I'm kind of stuck on this one, i hate IMP
. Any of you math gurus able to help me out?OpticNerve_
Veteran X
member...
fartiusstinkius
Veteran XV
Wow the wording on that problem is complete shit. Each dot is a tree right? I hope so.
If I'm understanding the question I would do it like this.
Okay the tree trunk area increases by 1.5 square inches a year.
pi*r^2=1.5 ----> r=sqrt(1.5/pi)
That means that r increases by sqrt(1.5/pi) inches a year.
That is the equivalent of sqrt(1.5/pi)/12 feet per year.
The initial circumference of the tree is 2.5 inches which means the intial radius of all the trees is 2.5/pi inches or 2.5/12pi feet.
So the equation for the radius of a tree is r=2.5/12pi + (sqrt(1.5/pi)/12)t; where t is the time in years and r is the radius in feet.
The line of sight will be cut off once the tree at (1,0) grows and its radius reaches that green line of sight. The other tree at (2,1) will cut off the other half of the vision at that time because it has the same distance to the line and grows at the same rate.
The radius of the tree, when it cuts off your vision will be 3.2 feet (.32 units * 10 feet/unit).
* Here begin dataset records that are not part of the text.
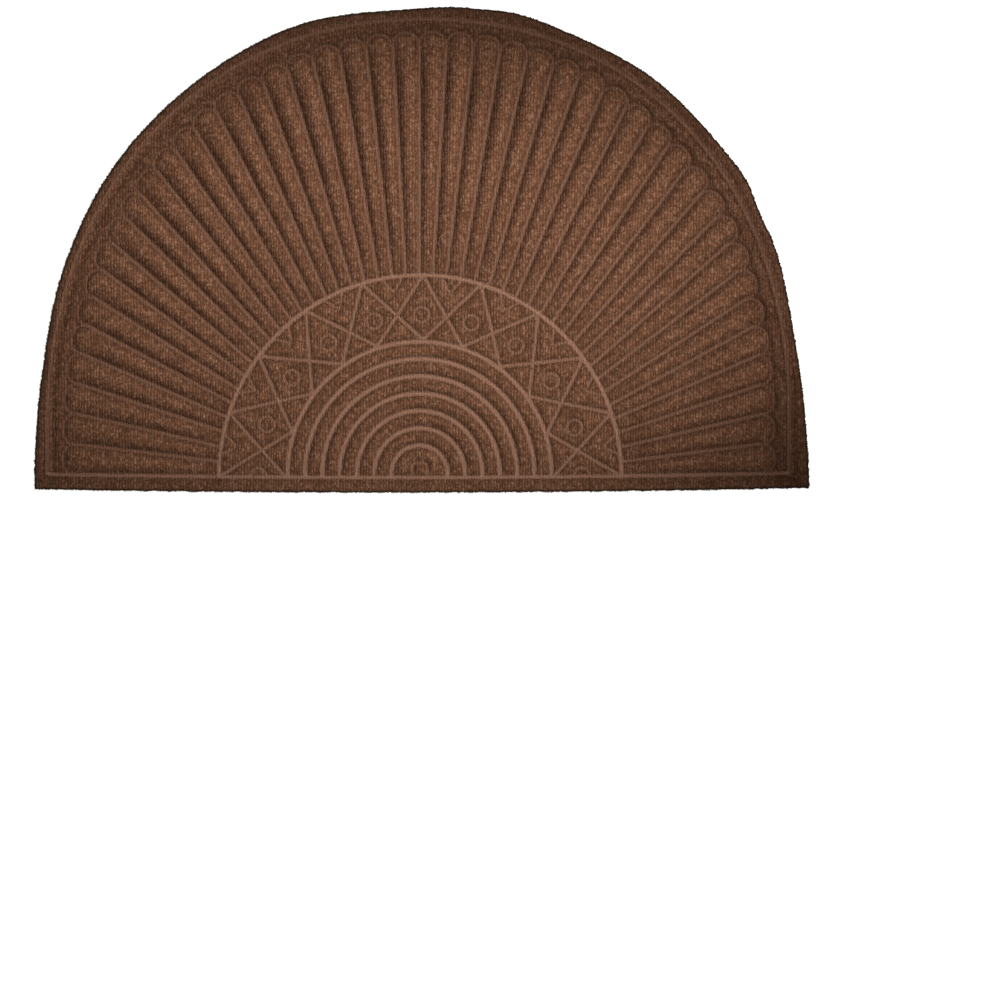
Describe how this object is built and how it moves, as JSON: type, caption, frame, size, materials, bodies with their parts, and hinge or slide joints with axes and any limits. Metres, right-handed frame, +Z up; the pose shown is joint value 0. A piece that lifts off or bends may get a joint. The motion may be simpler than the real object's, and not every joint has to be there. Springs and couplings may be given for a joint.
{
  "type": "half round doormat",
  "caption": "Flat half round doormat with a straight edge and a rounded edge, embossed with a fan of petals round a medallion of half rings, zigzags and buttons.",
  "frame": {"origin": "middle of the bounding box at the underside, on the floor", "axes": "+X along the straight edge, to the right in the picture; +Y from the straight edge to the rounded edge; +Z up through the thickness"},
  "size_m": [0.9894, 0.62, 0.008],
  "materials": {
    "carpet": "ribbed needle-punched pile with smooth pressed lines"
  },
  "bodies": {
    "root": {"mat": "carpet"}
  },
  "joints": []
}
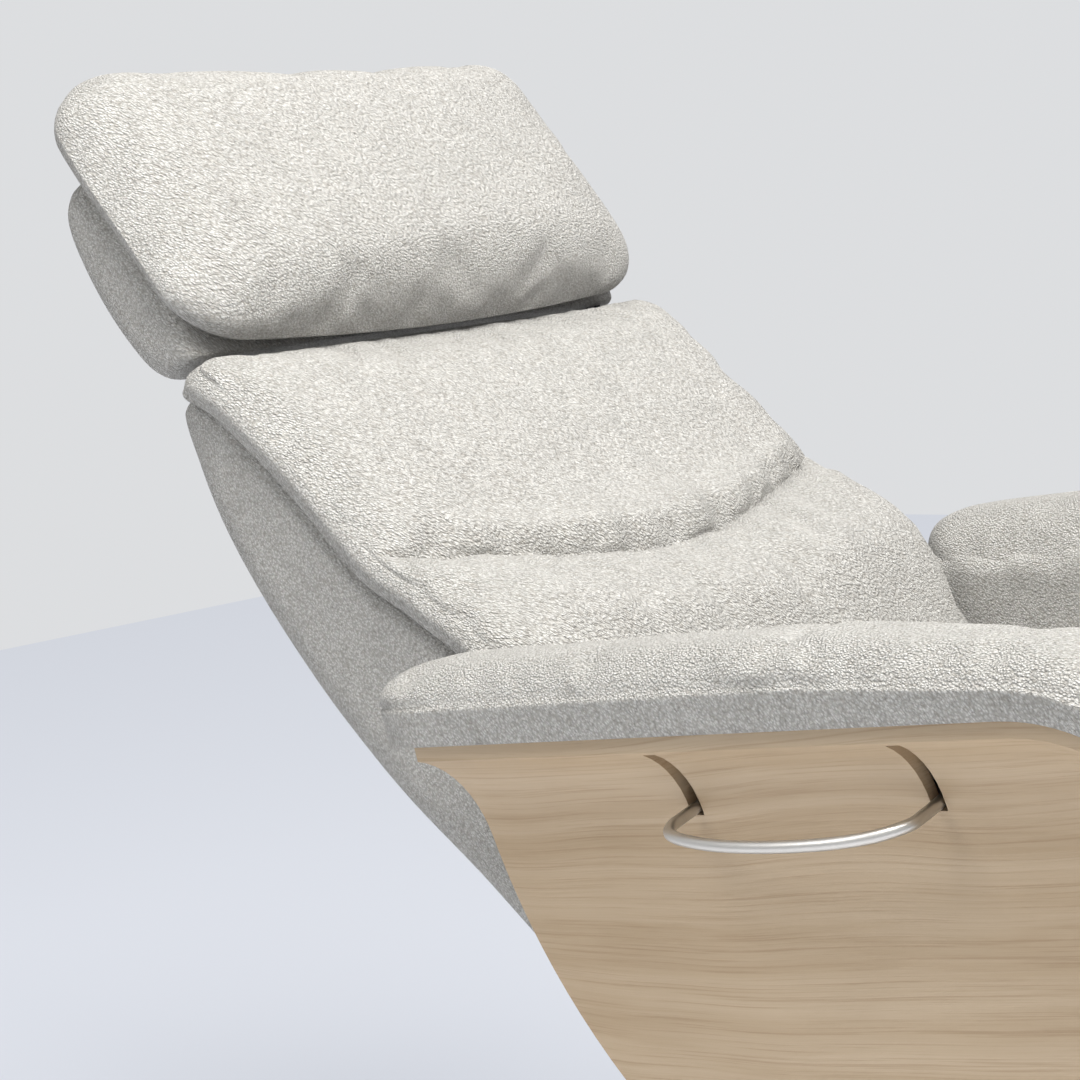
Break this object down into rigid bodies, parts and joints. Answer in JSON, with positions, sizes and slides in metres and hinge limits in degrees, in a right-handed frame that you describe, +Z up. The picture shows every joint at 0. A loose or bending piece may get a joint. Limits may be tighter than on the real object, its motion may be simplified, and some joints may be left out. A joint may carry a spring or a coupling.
{
  "type": "recliner",
  "caption": "Reclining swivel armchair with moulded oak side shells, padded arms, adjustable headrest and a wire release handle",
  "frame": {"origin": "on the floor, under the swivel axis at the middle of the base", "axes": "+Z up along the swivel axis; -Y is where the seat faces; +X is the sitter's left"},
  "size_m": [0.7219, 1.0003, 0.985],
  "materials": {
    "upholstery": "light warm grey melange wool weave over foam",
    "oak": "moulded oak shell, pale matt lacquer",
    "frame_timber": "plain planed beech and birch plywood",
    "handle_steel": "brushed stainless wire",
    "bright_steel": "bright zinc plated",
    "black_steel": "satin black powder coat",
    "aluminium": "brushed aluminium casting",
    "nylon": "natural nylon",
    "glide_rubber": "hard black plastic glides",
    "webbing": "black elastic seat webbing",
    "cable_sheath": "black cable sheath"
  },
  "bodies": {
    "base": {"star_base": "aluminium", "floor_glides": "glide_rubber", "column_tube": "aluminium", "lower_bush": "nylon", "upper_bush": "nylon", "thrust_washer": "nylon"},
    "seat_body": {"swivel_spindle": "bright_steel", "spindle_clip": "black_steel", "swivel_plate": "black_steel", "plate_bolts": "bright_steel", "beam_right": "black_steel", "beam_left": "black_steel", "side_rail_right": "frame_timber", "side_rail_left": "frame_timber", "front_rail": "frame_timber", "rear_rail": "frame_timber", "seat_straps": "webbing", "seat_cushion": "upholstery", "front_apron": "upholstery", "cleat_right": "frame_timber", "cleat_left": "frame_timber", "frame_bolts": "bright_steel", "side_panel_right": "oak", "side_panel_left": "oak", "side_lining_right": "upholstery", "side_lining_left": "upholstery", "arm_rail_right": "frame_timber", "arm_rail_left": "frame_timber", "arm_pad_right": "upholstery", "arm_pad_left": "upholstery", "pivot_bracket_right": "black_steel", "pivot_bracket_left": "black_steel", "pivot_pin_right": "bright_steel", "pivot_pin_left": "bright_steel", "bracket_bolts": "bright_steel", "handle_bearings": "nylon", "cable_stops": "black_steel", "release_cable": "cable_sheath", "gas_anchor_pin": "bright_steel"},
    "handle": {"handle_bail": "handle_steel", "handle_shaft": "handle_steel", "cable_quadrant": "black_steel"},
    "gas_cylinder": {"gas_cylinder": "black_steel"},
    "gas_rod": {"gas_rod": "bright_steel"},
    "backrest": {"back_upright_right": "black_steel", "back_upright_left": "black_steel", "back_lower_tube": "black_steel", "back_upper_tube": "black_steel", "recline_lever": "black_steel", "back_board": "frame_timber", "back_shell": "upholstery", "back_cushion": "upholstery", "tilt_pin_right": "bright_steel", "tilt_pin_left": "bright_steel"},
    "headrest": {"head_arm_right": "black_steel", "head_arm_left": "black_steel", "head_crossbar": "black_steel", "head_board": "frame_timber", "head_shell": "upholstery", "headrest_cushion": "upholstery"}
  },
  "joints": [
    {"name": "swivel", "type": "hinge", "parent": "base", "child": "seat_body", "pos_m": [0, 0, 0], "axis": [0, 0, 1], "continuous": true},
    {"name": "recline", "type": "hinge", "parent": "seat_body", "child": "backrest", "pos_m": [0, 0.165, 0.44], "axis": [1, 0, 0], "range_deg": [0, 38]},
    {"name": "headrest_tilt", "type": "hinge", "parent": "backrest", "child": "headrest", "pos_m": [0, 0.53, 0.772], "axis": [1, 0, 0], "range_deg": [-20, 5]},
    {"name": "handle_lift", "type": "hinge", "parent": "seat_body", "child": "handle", "pos_m": [-0.2895, -0.0384, 0.5318], "axis": [0, 0.9934, -0.1149], "range_deg": [0, 36], "stiffness_Nm_per_rad": 0.6, "springref_deg": -20.05},
    {"name": "gas_swing", "type": "hinge", "parent": "seat_body", "child": "gas_cylinder", "pos_m": [0, -0.11, 0.288], "axis": [1, 0, 0], "range_deg": [0, 2.2]},
    {"name": "gas_stroke", "type": "slide", "parent": "gas_cylinder", "child": "gas_rod", "axis": [0, 0.9989, 0.0461], "range_m": [0, 0.092]}
  ],
  "couplings": [
    {"joint": "gas_swing", "follows": "recline", "ratio": 0.05},
    {"joint": "gas_stroke", "follows": "recline", "m_per_rad": 0.1378}
  ]
}
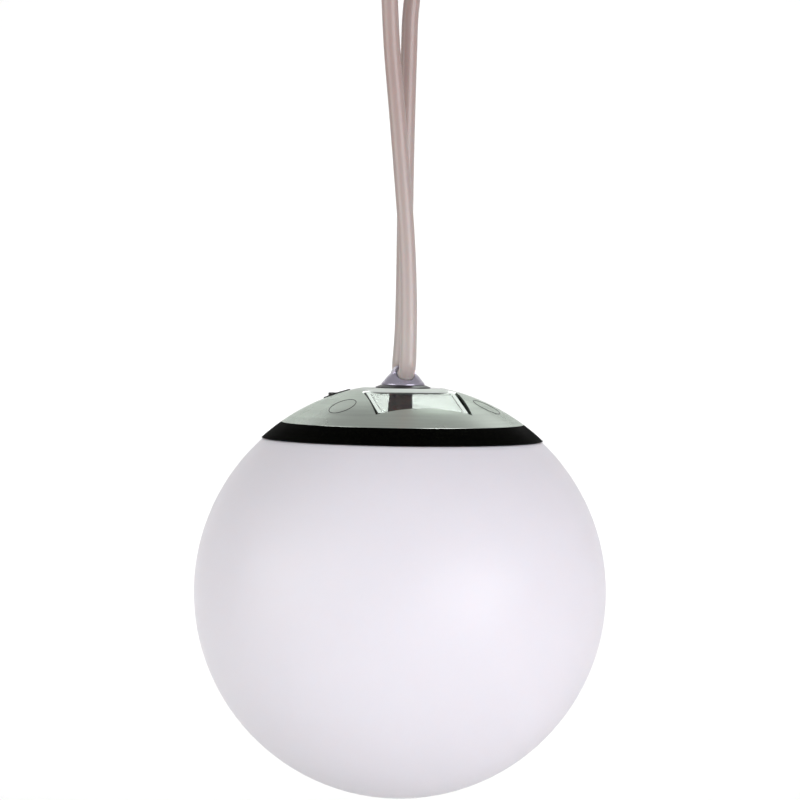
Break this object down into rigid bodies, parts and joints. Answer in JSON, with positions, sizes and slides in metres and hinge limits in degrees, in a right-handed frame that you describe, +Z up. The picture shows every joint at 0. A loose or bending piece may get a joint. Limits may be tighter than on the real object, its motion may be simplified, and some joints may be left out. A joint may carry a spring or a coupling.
{
  "type": "garden globe light",
  "caption": "Hanging solar globe light: milky sphere twisted on to a silver cap with solar panels, button and eye, hung on a looped cord.",
  "frame": {"origin": "top of the hanging loop, inside the loop, where a hook carries it; the lamp's axis is the Z axis", "axes": "+Z up along the lamp's axis, -Y towards the lamp's front, +X to the right seen from the front"},
  "size_m": [0.2, 0.2, 0.478],
  "materials": {
    "globe": "milky white, satin gloss",
    "seal": "matt black",
    "black_shell": "fine matt grain",
    "silver_shell": "silver paint, satin",
    "steel": "plated",
    "panel_frame": "silver paint, satin",
    "solar_cell": "laminated cell",
    "window": "clear, polished",
    "button": "satin black",
    "eye": "polished grey",
    "cell": "plain sleeve",
    "board": "solder mask",
    "components": "moulded",
    "led": "clear, domed",
    "cord": "glossy flexible tube",
    "sleeve": "rolled grooves"
  },
  "bodies": {
    "hanger": {"cord_loop": "cord", "joining_sleeve": "sleeve"},
    "globe": {"globe_shell": "globe"},
    "button": {"switch_button": "button"},
    "lamp": {"globe_seal": "seal", "base_housing": "black_shell", "cap_seal": "seal", "cap_dome": "silver_shell", "screw_plugs": "silver_shell", "cap_screws": "steel", "solar_frame_front": "panel_frame", "solar_cell_front": "solar_cell", "solar_window_front": "window", "solar_frame_back": "panel_frame", "solar_cell_back": "solar_cell", "solar_window_back": "window", "switch_bezel": "black_shell", "switch_body": "black_shell", "hanging_eye": "eye", "eye_seal_washer": "seal", "eye_spring_washer": "steel", "eye_nut": "steel", "battery_holder": "black_shell", "battery_cells": "cell", "battery_contacts": "steel", "control_board": "board", "board_components": "components", "board_screws": "steel", "led_board": "board", "leds": "led", "led_lens": "window", "lens_screws": "steel"}
  },
  "joints": [
    {"name": "lamp_swing", "type": "hinge", "parent": "hanger", "child": "lamp", "pos_m": [0, 0, -0.26551], "axis": [0, 1, 0], "range_deg": [-12, 12]},
    {"name": "globe_twist", "type": "hinge", "parent": "lamp", "child": "globe", "pos_m": [0, 0, -0.37], "axis": [0, 0, 1], "range_deg": [-30, 0]},
    {"name": "button_press", "type": "slide", "parent": "lamp", "child": "button", "axis": [0, 0, -1], "range_m": [0, 0.0012], "stiffness_N_per_m": 600, "springref_m": -0.0008}
  ]
}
So now you have the information necessary to solve the problem for t.
3.2 = 2.5/12pi + (sqrt(1.5/pi)/12)t
-----> t = (3.2 - 2.5/12pi)/((sqrt(1.5/pi)/12)
t = 54.4 years
Well I just realized that you wanted it with a garden radius of 5.
For that, all you do is that same stuff as above but you have to find the new small distance that the tree needs to grow (in the last problem is was 3.2 feet). You can tell, if you draw out a picture that it is the first and last tree that will cut off the sight first. So you have to find the small length using that information.
Okay so you know that the slope of the line will be 1/5. Last time the slope was 1/3. The small length we need is the distance from that line to the point (1,0). The shortest distance is the line from that point that crosses perpendicular to that line.
The slope of that line would be -5 (the negative reciprocal of 1/5)
It would go through the point (1,0) so we can find the equation for the line.
y = mx + b
We need to find b.
0 = -5(1) + b (just plugged in value for slope and the points for (1,0)
b = 5
So the equation is y = -5x + 5
No you have to find the intersection of this line and the first line which is
y = (1/5)x
Plug that into the first equation and you get.
(1/5)x = -5x + 5
solving for x = 5/5.2 which is approximately .9615
Pluggin in the second equation you get that y = (1/5)(5/5.2)
or y = 1/5.2
Okay now you know that the tree must grow from it's position (1,0) to (5/5.2 , 1/5.2).
Now you must find the distance in between those points. Using the pythagorean theorem:
d = sqrt((5/5.2 - 1)^2 + (1/5.2)^2)
d = .1961 units
Which means that this time the tree must grow 1.961 feet for your vision to be obscured.
The next steps are the same as above so I'm skipping straight to the equation.
r = 2.5/12pi + (sqrt(1.5/pi)/12)t
Plugging in the values:
1.961 = 2.5/12pi + (sqrt(1.5/pi)/12)t
-----> t = (1.961 - 2.5/12pi)/((sqrt(1.5/pi)/12)
t = 32.9 years
So it should take 32.9 years of growth of the tree to obscure your vision.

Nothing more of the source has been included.